Extracted information:

§ §

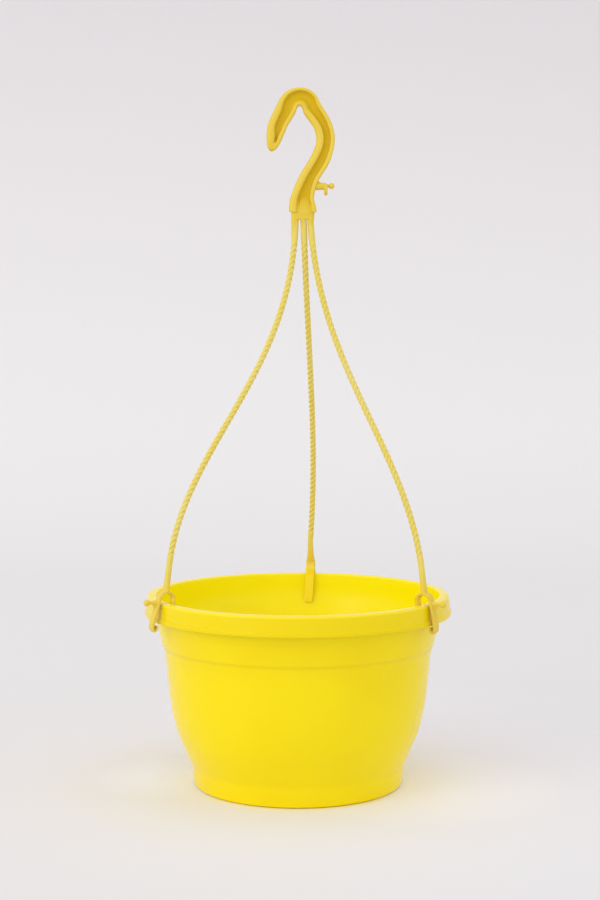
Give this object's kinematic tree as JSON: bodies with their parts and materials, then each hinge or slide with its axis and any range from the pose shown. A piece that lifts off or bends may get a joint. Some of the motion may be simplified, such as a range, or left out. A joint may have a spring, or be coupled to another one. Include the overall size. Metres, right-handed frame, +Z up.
{
  "type": "hanging plant pot",
  "caption": "Round tapered plastic pot with a hollow rolled rim, hung by stiff strands that clip over the rim and meet at a flat ribbed hook.",
  "frame": {"origin": "centre of the pot's round base, on the surface that it stands on", "axes": "+Z up along the pot's axis; +X to the right along the flat hook's width; -Y towards the viewer, square to the hook's ribbed face"},
  "size_m": [0.25, 0.2617, 0.5643],
  "materials": {
    "pot_plastic": "semi-gloss injection-moulded yellow plastic",
    "hanger_plastic": "satin injection-moulded yellow plastic, slightly more orange than the pot"
  },
  "bodies": {
    "pot": {"pot": "pot_plastic"},
    "hanger": {"strand_left": "hanger_plastic", "strand_right": "hanger_plastic", "strand_back": "hanger_plastic", "clip_left": "hanger_plastic", "clip_right": "hanger_plastic", "clip_back": "hanger_plastic"},
    "hook": {"hook": "hanger_plastic", "hook_peg": "hanger_plastic", "strand_root": "hanger_plastic"},
    "jaw_left": {"jaw_left": "hanger_plastic", "peg_left": "hanger_plastic"},
    "jaw_right": {"jaw_right": "hanger_plastic", "peg_right": "hanger_plastic"},
    "jaw_back": {"jaw_back": "hanger_plastic", "peg_back": "hanger_plastic"}
  },
  "joints": [
    {"name": "hanger_turn", "type": "hinge", "parent": "pot", "child": "hanger", "pos_m": [0, 0, 0.156], "axis": [0, 0, 1], "continuous": true},
    {"name": "hook_nod", "type": "hinge", "parent": "hanger", "child": "hook", "pos_m": [0.004, 0, 0.458], "axis": [1, 0, 0], "range_deg": [-60, 60], "stiffness_Nm_per_rad": 0.05},
    {"name": "jaw_left_flex", "type": "hinge", "parent": "hanger", "child": "jaw_left", "pos_m": [-0.10786, -0.05978, 0.16224], "axis": [-0.4848, 0.8746, 0], "range_deg": [0, 12], "stiffness_Nm_per_rad": 0.3},
    {"name": "jaw_right_flex", "type": "hinge", "parent": "hanger", "child": "jaw_right", "pos_m": [0.10271, -0.06824, 0.16224], "axis": [-0.5534, -0.8329, 0], "range_deg": [0, 12], "stiffness_Nm_per_rad": 0.3},
    {"name": "jaw_back_flex", "type": "hinge", "parent": "hanger", "child": "jaw_back", "pos_m": [0.01161, 0.12277, 0.16224], "axis": [0.9956, -0.0941, 0], "range_deg": [0, 12], "stiffness_Nm_per_rad": 0.3}
  ]
}
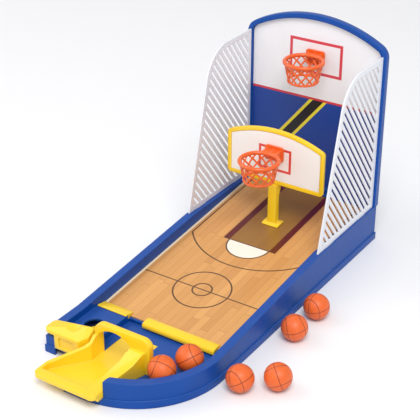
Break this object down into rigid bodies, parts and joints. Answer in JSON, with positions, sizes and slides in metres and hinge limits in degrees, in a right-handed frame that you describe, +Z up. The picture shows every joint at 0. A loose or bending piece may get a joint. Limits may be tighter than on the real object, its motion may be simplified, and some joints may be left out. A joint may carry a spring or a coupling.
{
  "type": "tabletop basketball game",
  "caption": "Tabletop basketball game with sloping court, press lever launcher, ball return, barred side fences and hoops on an arched back panel and a small board.",
  "frame": {"origin": "on the table, under the middle of the court's width, at the base's middle cross rib", "axes": "+X to the player's right, +Y from the player to the back panel, +Z up"},
  "size_m": [0.2065, 0.3793, 0.223],
  "materials": {
    "blue_plastic": "glossy moulded blue, slightly mottled",
    "dark_blue_plastic": "satin moulded, ejector marks",
    "court_print": "printed wood court, satin coat",
    "panel_print": "printed white and navy, satin coat",
    "board_print": "printed white with a red target",
    "yellow_plastic": "glossy moulded yellow",
    "lever_yellow": "glossy moulded yellow, worn finger dish",
    "white_plastic": "satin moulded white",
    "orange_plastic": "glossy moulded orange",
    "ball_orange": "fine pebbled orange with dark seams",
    "steel": "zinc plated",
    "spring_steel": "drawn wire"
  },
  "bodies": {
    "game": {"base_shell": "blue_plastic", "court_card": "court_print", "court_bar_left": "yellow_plastic", "court_bar_right": "yellow_plastic", "return_chute": "yellow_plastic", "lever_carrier": "dark_blue_plastic", "lever_pin": "steel", "lever_spring": "spring_steel", "back_frame": "blue_plastic", "back_card": "panel_print", "side_fence_left": "white_plastic", "side_fence_right": "white_plastic", "hoop_post": "yellow_plastic", "lower_board_frame": "yellow_plastic", "lower_board": "board_print", "lower_hoop": "orange_plastic", "upper_hoop": "orange_plastic", "carrier_screws": "steel", "chute_screws": "steel", "board_screws": "steel", "hoop_screws": "steel"},
    "lever": {"launch_lever": "lever_yellow"},
    "ball_1": {"ball_1": "ball_orange"},
    "ball_2": {"ball_2": "ball_orange"},
    "ball_3": {"ball_3": "ball_orange"},
    "ball_4": {"ball_4": "ball_orange"},
    "ball_5": {"ball_5": "ball_orange"},
    "ball_6": {"ball_6": "ball_orange"}
  },
  "joints": [
    {"name": "lever_press", "type": "hinge", "parent": "game", "child": "lever", "pos_m": [-0.05, -0.152, 0.0092], "axis": [1, 0, 0], "range_deg": [0, 11], "stiffness_Nm_per_rad": 0.05, "springref_deg": -17.19, "deforming": ["lever_spring"]},
    {"name": "ball_1_lift", "type": "slide", "parent": "game", "child": "ball_1", "axis": [0, 0, 1], "range_m": [0, 0.1]},
    {"name": "ball_2_lift", "type": "slide", "parent": "game", "child": "ball_2", "axis": [0, 0, 1], "range_m": [0, 0.1]},
    {"name": "ball_3_lift", "type": "slide", "parent": "game", "child": "ball_3", "axis": [0, 0, 1], "range_m": [0, 0.1]},
    {"name": "ball_4_lift", "type": "slide", "parent": "game", "child": "ball_4", "axis": [0, 0, 1], "range_m": [0, 0.1]},
    {"name": "ball_5_lift", "type": "slide", "parent": "game", "child": "ball_5", "axis": [0, 0, 1], "range_m": [0, 0.1]},
    {"name": "ball_6_lift", "type": "slide", "parent": "game", "child": "ball_6", "axis": [0, 0, 1], "range_m": [0, 0.1]}
  ]
}
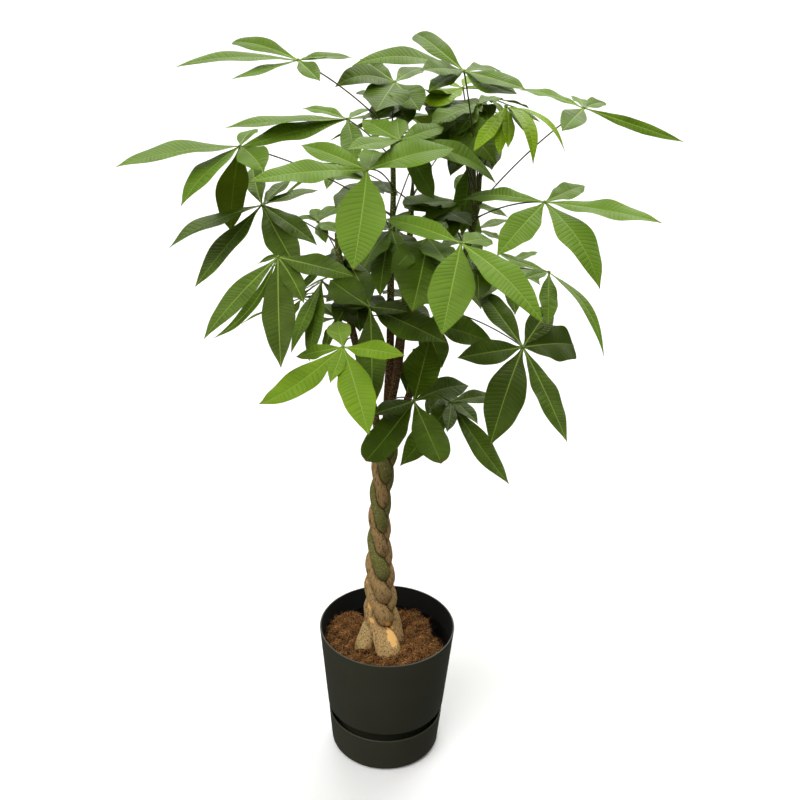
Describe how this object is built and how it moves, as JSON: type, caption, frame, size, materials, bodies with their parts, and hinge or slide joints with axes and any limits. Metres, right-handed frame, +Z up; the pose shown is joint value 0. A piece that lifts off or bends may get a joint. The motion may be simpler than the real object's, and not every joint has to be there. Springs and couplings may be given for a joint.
{
  "type": "potted money tree",
  "caption": "Potted money tree: braided trunk, long-stalked leaves whose leaflets spread like fingers, coir soil, and a black tapered pot in a deep saucer.",
  "frame": {"origin": "centre of the saucer's underside, on the surface that the part stands on", "axes": "+Z up; +Y away from the side that the picture shows; +X to the picture's right"},
  "size_m": [0.7949, 0.8667, 1.3113],
  "materials": {
    "pot_plastic": "satin",
    "coir": "matte",
    "bark": "matte",
    "leaf": "satin",
    "young_leaf": "satin"
  },
  "bodies": {
    "root": {"pot": "pot_plastic", "saucer": "pot_plastic", "soil": "coir", "stem_centre": "bark", "stem_right": "bark", "stem_left": "bark", "stem_front": "bark", "stem_back": "bark", "leaf_01": "leaf", "leaf_02": "leaf", "leaf_03": "leaf", "leaf_04": "leaf", "leaf_05": "leaf", "leaf_06": "leaf", "leaf_07": "leaf", "leaf_08": "leaf", "leaf_09": "young_leaf", "leaf_10": "leaf", "leaf_11": "leaf", "leaf_12": "leaf", "leaf_13": "leaf", "leaf_14": "leaf", "leaf_15": "leaf", "leaf_16": "leaf", "leaf_17": "leaf", "leaf_18": "leaf", "leaf_19": "leaf", "leaf_20": "leaf", "leaf_21": "leaf", "leaf_22": "leaf", "leaf_23": "leaf", "leaf_24": "leaf", "leaf_25": "leaf", "leaf_26": "leaf", "leaf_27": "leaf", "leaf_28": "leaf", "leaf_29": "leaf", "leaf_30": "leaf", "leaf_31": "leaf", "leaf_32": "leaf", "leaf_33": "leaf", "leaf_34": "leaf", "leaf_35": "leaf", "leaf_36": "leaf", "leaf_37": "leaf", "leaf_38": "leaf", "leaf_39": "leaf", "leaf_40": "leaf"}
  },
  "joints": []
}
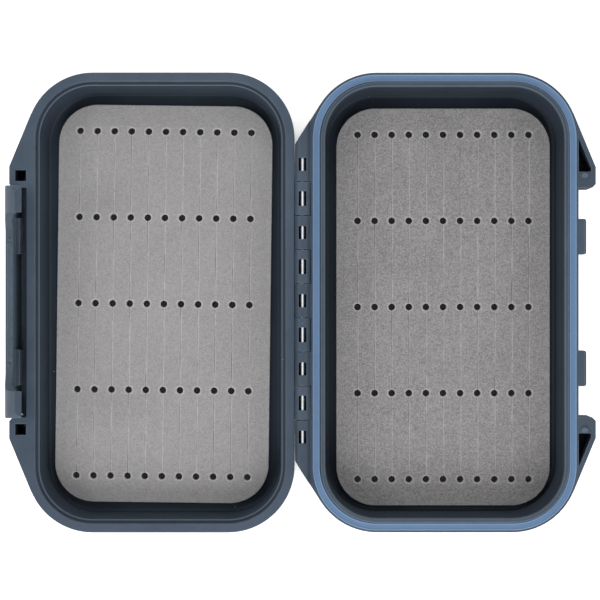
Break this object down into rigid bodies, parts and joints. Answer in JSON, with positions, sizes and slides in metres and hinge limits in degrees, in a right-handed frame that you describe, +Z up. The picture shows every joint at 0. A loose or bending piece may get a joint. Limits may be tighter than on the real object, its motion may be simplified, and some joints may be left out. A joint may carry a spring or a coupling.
{
  "type": "fly box",
  "caption": "Slim waterproof box of two moulded halves on a pinned hinge, lying open, with a seal, a slit foam pad in each half and a wide latch on the lid.",
  "frame": {"origin": "on the surface that the opened box lies on, straight below the hinge pin, at the middle of the case's length", "axes": "+X across the box from the hinge pin to the base half's latch side, +Y along the hinge pin, +Z up out of the two opened halves"},
  "size_m": [0.2295, 0.18, 0.0425],
  "materials": {
    "shell": "slate blue moulded plastic, fine satin",
    "latch": "slate blue moulded plastic, satin",
    "seal": "light blue soft rubber",
    "foam": "grey closed-cell foam, fine grain",
    "film": "dark adhesive film",
    "steel": "drawn stainless wire"
  },
  "bodies": {
    "base": {"base_shell": "shell", "seal": "seal", "base_pad": "foam", "base_pad_film": "film", "hinge_pin": "steel"},
    "lid": {"lid_shell": "shell", "lid_pad": "foam", "lid_pad_film": "film", "latch_pin": "steel"},
    "latch": {"latch": "latch"}
  },
  "joints": [
    {"name": "lid_hinge", "type": "hinge", "parent": "base", "child": "lid", "pos_m": [0, 0, 0.023], "axis": [0, 1, 0], "range_deg": [0, 180]},
    {"name": "latch_pivot", "type": "hinge", "parent": "lid", "child": "latch", "pos_m": [-0.1107, 0, 0.01], "axis": [0, -1, 0], "range_deg": [-4, 95]}
  ]
}
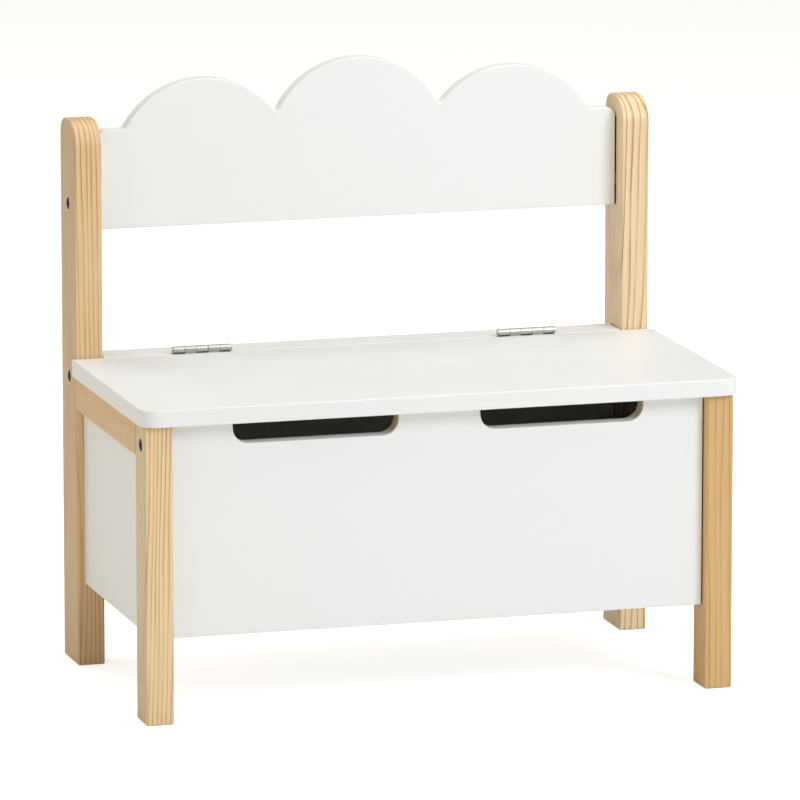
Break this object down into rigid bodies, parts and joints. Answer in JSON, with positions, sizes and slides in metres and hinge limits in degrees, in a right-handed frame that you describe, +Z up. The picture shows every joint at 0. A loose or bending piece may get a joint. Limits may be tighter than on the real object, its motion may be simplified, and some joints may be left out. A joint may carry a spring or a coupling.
{
  "type": "toy box bench",
  "caption": "Children's wooden toy box and bench: a hinged lid that is the seat, finger cut-outs under it, and a backrest topped with clouds.",
  "frame": {"origin": "on the floor, under the middle of the whole outline", "axes": "+X to the right seen from the front, +Y to the back, +Z up"},
  "size_m": [0.61, 0.341, 0.6028],
  "materials": {
    "pine": "clear satin lacquer over straight-grained natural pine",
    "white_paint": "white satin paint over fibreboard",
    "dowel_beech": "raw beech",
    "dark_steel": "black oxide steel",
    "zinc_steel": "zinc plated steel",
    "hinge_steel": "satin nickel plated steel",
    "buffer_rubber": "soft pale rubber"
  },
  "bodies": {
    "frame": {"back_panel": "white_paint", "back_panel_bolts": "dark_steel", "back_panel_cross_dowels": "zinc_steel", "backrest_bolts": "dark_steel", "backrest_cross_dowels": "zinc_steel", "backrest_panel": "white_paint", "bottom_cleat_front": "pine", "bottom_cleat_left": "pine", "bottom_cleat_rear": "pine", "bottom_cleat_right": "pine", "bottom_panel": "white_paint", "cleat_screws": "zinc_steel", "fixed_leaf_screws": "zinc_steel", "front_leg_left": "pine", "front_leg_right": "pine", "front_panel": "white_paint", "front_panel_bolts": "dark_steel", "front_panel_cross_dowels": "zinc_steel", "hinge_fixed_leaf_left": "hinge_steel", "hinge_fixed_leaf_right": "hinge_steel", "hinge_pin_left": "hinge_steel", "hinge_pin_right": "hinge_steel", "hinge_rail": "white_paint", "hinge_rail_screws": "zinc_steel", "lid_buffers": "buffer_rubber", "panel_dowels": "dowel_beech", "rail_dowels": "dowel_beech", "rear_post_left": "pine", "rear_post_right": "pine", "side_panel_dowels": "dowel_beech", "side_panel_left": "white_paint", "side_panel_right": "white_paint", "side_rail_left": "pine", "side_rail_right": "pine"},
    "lid": {"hinge_lid_leaf_left": "hinge_steel", "hinge_lid_leaf_right": "hinge_steel", "lid": "white_paint", "lid_leaf_screws": "zinc_steel"}
  },
  "joints": [
    {"name": "lid_hinge", "type": "hinge", "parent": "frame", "child": "lid", "pos_m": [0, 0.1119, 0.318], "axis": [-1, 0, 0], "range_deg": [0, 88]}
  ]
}
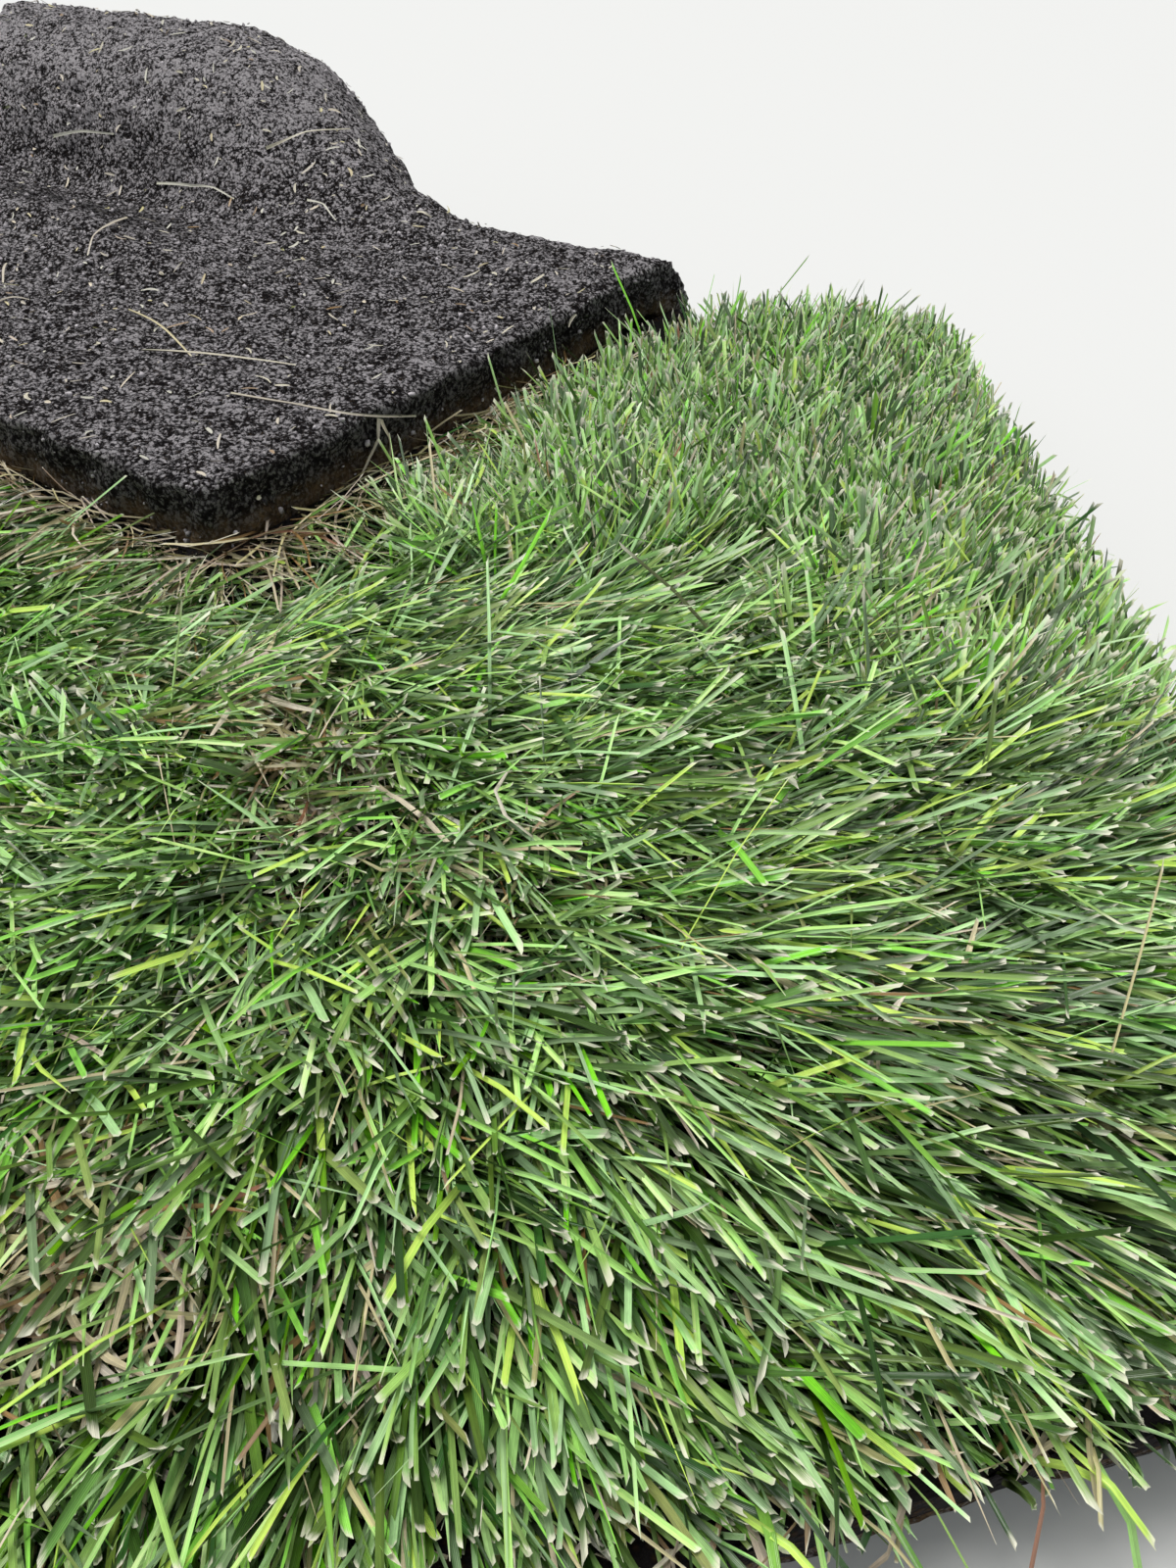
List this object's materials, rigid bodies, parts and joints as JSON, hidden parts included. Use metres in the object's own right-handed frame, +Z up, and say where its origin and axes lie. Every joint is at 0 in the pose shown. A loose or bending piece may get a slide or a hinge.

§ §

Exercise requirements: Search the data above for the word "from", then gather each line in which it appears.

Exercise answer:
Give this object's kinematic tree as JSON: bodies with their parts and materials, then each hinge or slide with its axis and any range from the pose shown. A piece that lifts off or bends may get a joint. Some of the motion may be simplified, such as a range, or left out. A joint may have a spring, or be coupled to another one. Include the overall size. Metres, right-handed frame, +Z up.
  "frame": {"origin": "on the table, under the middle of the court's width, at the base's middle cross rib", "axes": "+X to the player's right, +Y from the player to the back panel, +Z up"},
  "frame": {"origin": "centre of the saucer's underside, on the surface that the part stands on", "axes": "+Z up; +Y away from the side that the picture shows; +X to the picture's right"},
  "frame": {"origin": "on the surface that the opened box lies on, straight below the hinge pin, at the middle of the case's length", "axes": "+X across the box from the hinge pin to the base half's latch side, +Y along the hinge pin, +Z up out of the two opened halves"},
  "frame": {"origin": "on the floor, under the middle of the whole outline", "axes": "+X to the right seen from the front, +Y to the back, +Z up"},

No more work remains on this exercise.